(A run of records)

┄┄┄┄┄┄

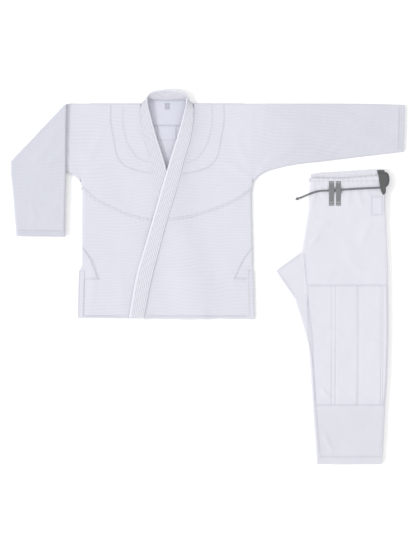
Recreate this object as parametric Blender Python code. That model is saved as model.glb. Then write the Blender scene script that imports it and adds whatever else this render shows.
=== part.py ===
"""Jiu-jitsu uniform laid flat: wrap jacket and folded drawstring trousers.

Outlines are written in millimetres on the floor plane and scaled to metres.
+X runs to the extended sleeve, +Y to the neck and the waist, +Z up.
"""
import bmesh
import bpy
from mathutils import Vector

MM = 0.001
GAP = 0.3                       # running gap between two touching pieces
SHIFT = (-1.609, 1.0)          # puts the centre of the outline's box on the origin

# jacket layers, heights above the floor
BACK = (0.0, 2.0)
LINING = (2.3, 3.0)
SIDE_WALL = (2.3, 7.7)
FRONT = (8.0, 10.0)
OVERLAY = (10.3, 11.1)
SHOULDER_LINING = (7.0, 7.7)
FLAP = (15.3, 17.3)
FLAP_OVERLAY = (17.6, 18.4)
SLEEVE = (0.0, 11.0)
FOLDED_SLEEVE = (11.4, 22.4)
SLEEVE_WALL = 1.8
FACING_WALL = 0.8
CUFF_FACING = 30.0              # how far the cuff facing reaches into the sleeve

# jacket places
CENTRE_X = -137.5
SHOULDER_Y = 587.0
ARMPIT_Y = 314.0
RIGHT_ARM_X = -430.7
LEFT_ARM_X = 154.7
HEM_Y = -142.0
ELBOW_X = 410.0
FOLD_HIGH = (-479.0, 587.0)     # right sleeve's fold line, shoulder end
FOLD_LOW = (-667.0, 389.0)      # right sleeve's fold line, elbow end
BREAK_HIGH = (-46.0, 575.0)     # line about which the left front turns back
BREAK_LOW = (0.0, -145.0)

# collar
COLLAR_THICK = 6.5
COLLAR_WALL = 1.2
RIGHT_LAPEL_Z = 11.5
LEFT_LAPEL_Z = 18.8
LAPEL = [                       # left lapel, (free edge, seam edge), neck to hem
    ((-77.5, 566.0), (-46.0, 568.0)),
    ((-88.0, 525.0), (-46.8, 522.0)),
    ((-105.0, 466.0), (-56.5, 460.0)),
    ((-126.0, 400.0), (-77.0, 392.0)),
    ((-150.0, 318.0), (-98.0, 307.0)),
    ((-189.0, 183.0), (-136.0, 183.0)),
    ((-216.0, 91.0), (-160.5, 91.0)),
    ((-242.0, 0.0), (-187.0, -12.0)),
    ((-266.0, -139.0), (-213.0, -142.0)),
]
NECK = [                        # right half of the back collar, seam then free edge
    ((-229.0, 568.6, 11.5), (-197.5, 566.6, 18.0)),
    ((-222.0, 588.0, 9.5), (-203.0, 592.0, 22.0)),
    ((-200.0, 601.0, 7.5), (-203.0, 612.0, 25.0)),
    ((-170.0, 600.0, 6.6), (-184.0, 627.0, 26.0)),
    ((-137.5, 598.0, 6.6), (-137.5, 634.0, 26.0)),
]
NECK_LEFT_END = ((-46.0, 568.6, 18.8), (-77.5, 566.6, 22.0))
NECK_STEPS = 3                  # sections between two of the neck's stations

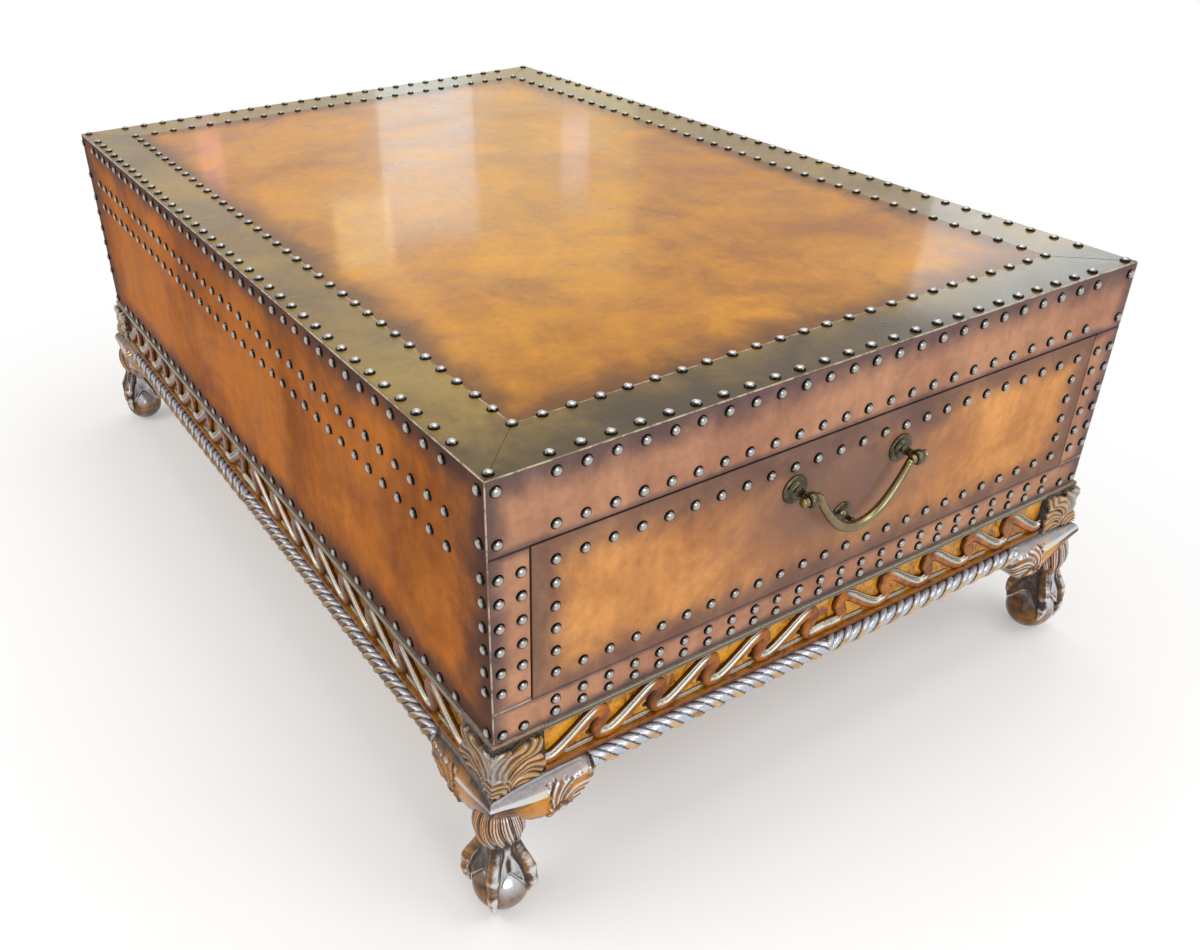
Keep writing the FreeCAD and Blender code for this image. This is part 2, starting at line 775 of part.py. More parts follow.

┄┄┄┄┄┄

→ **Task goal**: Write out every entry above, word for word.

→ **Output for this exercise**:
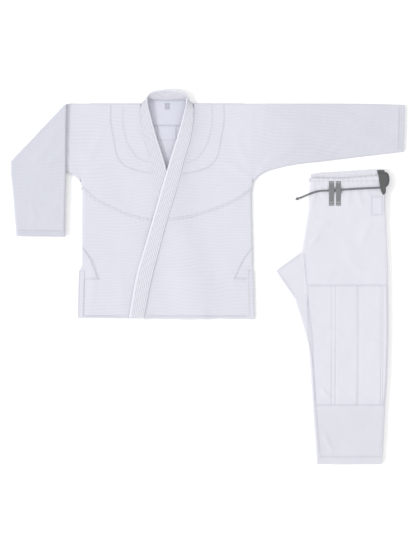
Recreate this object as parametric Blender Python code. That model is saved as model.glb. Then write the Blender scene script that imports it and adds whatever else this render shows.
=== part.py ===
"""Jiu-jitsu uniform laid flat: wrap jacket and folded drawstring trousers.

Outlines are written in millimetres on the floor plane and scaled to metres.
+X runs to the extended sleeve, +Y to the neck and the waist, +Z up.
"""
import bmesh
import bpy
from mathutils import Vector

MM = 0.001
GAP = 0.3                       # running gap between two touching pieces
SHIFT = (-1.609, 1.0)          # puts the centre of the outline's box on the origin

# jacket layers, heights above the floor
BACK = (0.0, 2.0)
LINING = (2.3, 3.0)
SIDE_WALL = (2.3, 7.7)
FRONT = (8.0, 10.0)
OVERLAY = (10.3, 11.1)
SHOULDER_LINING = (7.0, 7.7)
FLAP = (15.3, 17.3)
FLAP_OVERLAY = (17.6, 18.4)
SLEEVE = (0.0, 11.0)
FOLDED_SLEEVE = (11.4, 22.4)
SLEEVE_WALL = 1.8
FACING_WALL = 0.8
CUFF_FACING = 30.0              # how far the cuff facing reaches into the sleeve

# jacket places
CENTRE_X = -137.5
SHOULDER_Y = 587.0
ARMPIT_Y = 314.0
RIGHT_ARM_X = -430.7
LEFT_ARM_X = 154.7
HEM_Y = -142.0
ELBOW_X = 410.0
FOLD_HIGH = (-479.0, 587.0)     # right sleeve's fold line, shoulder end
FOLD_LOW = (-667.0, 389.0)      # right sleeve's fold line, elbow end
BREAK_HIGH = (-46.0, 575.0)     # line about which the left front turns back
BREAK_LOW = (0.0, -145.0)

# collar
COLLAR_THICK = 6.5
COLLAR_WALL = 1.2
RIGHT_LAPEL_Z = 11.5
LEFT_LAPEL_Z = 18.8
LAPEL = [                       # left lapel, (free edge, seam edge), neck to hem
    ((-77.5, 566.0), (-46.0, 568.0)),
    ((-88.0, 525.0), (-46.8, 522.0)),
    ((-105.0, 466.0), (-56.5, 460.0)),
    ((-126.0, 400.0), (-77.0, 392.0)),
    ((-150.0, 318.0), (-98.0, 307.0)),
    ((-189.0, 183.0), (-136.0, 183.0)),
    ((-216.0, 91.0), (-160.5, 91.0)),
    ((-242.0, 0.0), (-187.0, -12.0)),
    ((-266.0, -139.0), (-213.0, -142.0)),
]
NECK = [                        # right half of the back collar, seam then free edge
    ((-229.0, 568.6, 11.5), (-197.5, 566.6, 18.0)),
    ((-222.0, 588.0, 9.5), (-203.0, 592.0, 22.0)),
    ((-200.0, 601.0, 7.5), (-203.0, 612.0, 25.0)),
    ((-170.0, 600.0, 6.6), (-184.0, 627.0, 26.0)),
    ((-137.5, 598.0, 6.6), (-137.5, 634.0, 26.0)),
]
NECK_LEFT_END = ((-46.0, 568.6, 18.8), (-77.5, 566.6, 22.0))
NECK_STEPS = 3                  # sections between two of the neck's stations

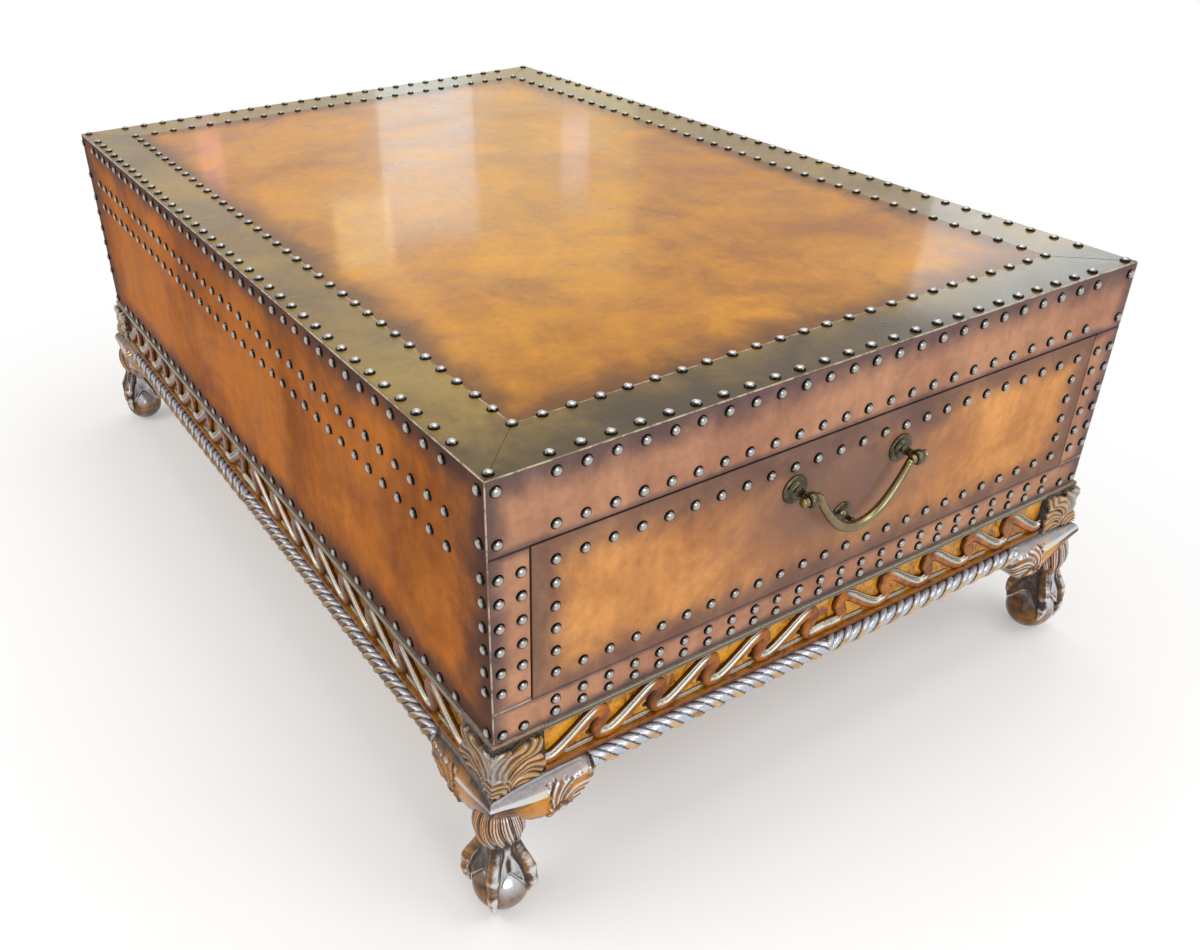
Keep writing the FreeCAD and Blender code for this image. This is part 2, starting at line 775 of part.py. More parts follow.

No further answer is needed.